The United States offers a broader range of mortgage products, including fixed-rate mortgages with various term lengths (15, 30, or even 40 years), adjustable-rate mortgages (ARMs), and interest-only mortgages. ARMs have become less popular in the wake of the 2008 financial crisis but are still available. The diversity in mortgage products provides American borrowers with greater flexibility to tailor their loans to their financial needs.

  1. Down Payments

Canada:

In Canada, the minimum down payment required depends on the property's purchase price:

  • For properties up to $500,000, the minimum down payment is 5%.

  • For properties between $500,000 and $1 million, the minimum down payment is 10% on the portion above $500,000.

  • For properties over $1 million, the minimum down payment is 20%.

United States:

In the United States, the minimum down payment varies based on the type of mortgage and the borrower's creditworthiness. The most common requirement is 3.5% for FHA loans and 5% for conventional loans. However, a higher down payment can lead to lower interest rates and may be required for borrowers with lower credit scores.

  1. Mortgage Insurance

Canada:

Mortgage insurance is mandatory in Canada for borrowers with a down payment of less than 20%. The Canada Mortgage and Housing Corporation (CMHC), as well as private insurers like Genworth and Canada Guaranty, provide this insurance. Borrowers typically pay an insurance premium, which is calculated as a percentage of the loan amount, to protect the lender in case of default.

United States:

In the U.S., mortgage insurance is also required for borrowers who make a down payment of less than 20%. The Federal Housing Administration (FHA) and private mortgage insurance (PMI) companies provide this coverage. FHA mortgage insurance is a government-backed program, while PMI is offered by private insurers. The cost of mortgage insurance in the U.S. can vary based on the loan amount and credit score.

  1. Prepayment Penalties

Canada:

Canadian mortgages may have prepayment penalties, especially for fixed-rate mortgages with terms longer than five years. These penalties can be substantial and are typically calculated as a percentage of the remaining loan balance or as the equivalent of a specified number of months' interest.

United States:

Prepayment penalties are less common in the United States. Most American mortgages allow borrowers to prepay their loans without incurring significant penalties. However, certain types of mortgages, particularly subprime and adjustable-rate mortgages, may include prepayment penalties, but they are subject to regulatory restrictions.
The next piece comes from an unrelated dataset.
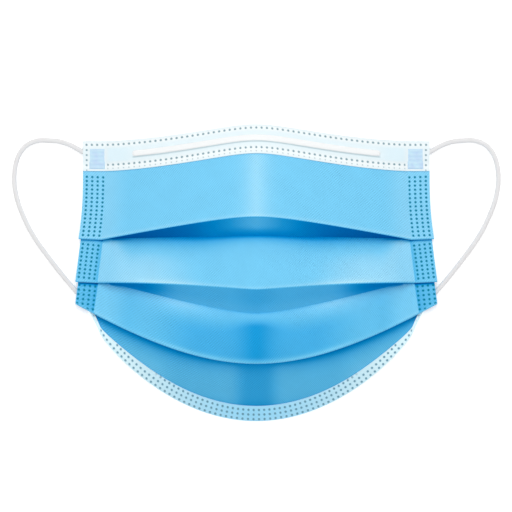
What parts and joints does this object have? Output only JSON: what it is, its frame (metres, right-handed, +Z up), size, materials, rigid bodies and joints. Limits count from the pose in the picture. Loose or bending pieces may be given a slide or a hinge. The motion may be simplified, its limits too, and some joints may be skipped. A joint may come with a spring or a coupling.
{
  "type": "surgical face mask",
  "caption": "Pleated cloth face mask lying hollow side down, with bound nose and chin edges, a stiff nose strip and elastic ear loops that hold it over the nose and mouth.",
  "frame": {"origin": "middle of the mask's footprint on the surface that it lies on, without the ear loops", "axes": "+X to the mask's right edge as seen from its outer face, +Y towards the nose edge, +Z up out of the outer face"},
  "size_m": [0.248, 0.1509, 0.0492],
  "materials": {
    "blue_cloth": "matt nonwoven with fine embossed lines",
    "white_cloth": "matt nonwoven with dotted welds",
    "nose_strip": "smooth white strip under thin cloth",
    "welded_cloth": "pressed and partly melted cloth with fine ribs",
    "ear_elastic": "soft knitted elastic"
  },
  "bodies": {
    "root": {"pleated_body": "blue_cloth", "top_band": "white_cloth", "bottom_band": "white_cloth", "nose_strip": "nose_strip", "weld_patch_left": "welded_cloth", "weld_patch_right": "welded_cloth", "ear_loop_left": "ear_elastic", "ear_loop_right": "ear_elastic"}
  },
  "joints": []
}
  1. Interest Deductibility

Canada:

Canada does not offer a mortgage interest deduction for homeowners on their personal income taxes. While there are various tax incentives for homebuyers, the interest paid on a mortgage is not tax-deductible.

United States:

The United States offers a significant tax advantage for homeowners. Mortgage interest paid on primary and secondary residences is tax-deductible, subject to certain limits. This deduction can result in substantial savings for American homeowners.

  1. Regulatory Framework

Canada:

Canada's mortgage market is tightly regulated, with strict lending standards and underwriting guidelines. The Office of the Superintendent of Financial Institutions (OSFI) oversees financial institutions and ensures their stability and adherence to lending rules. Mortgage stress tests, which assess a borrower's ability to handle higher interest rates, are a notable feature of the Canadian mortgage market.


United States:

The United States also has robust regulations for mortgages, overseen by various agencies, including the Consumer Financial Protection Bureau (CFPB). The U.S. has experienced regulatory changes in the wake of the 2008 financial crisis, with measures like the Dodd-Frank Act aiming to enhance consumer protection and financial stability.


Conclusion


Mortgages in Canada and the United States share common objectives of facilitating homeownership, but they diverge significantly in terms of market structure, mortgage types, down payments, insurance, prepayment penalties, and tax policies. These differences are a result of unique historical, regulatory, and economic factors in each country. Prospective homebuyers should consider these distinctions when navigating the mortgage market in either Canada or the United States, ensuring that they make informed decisions tailored to their specific needs and financial circumstances.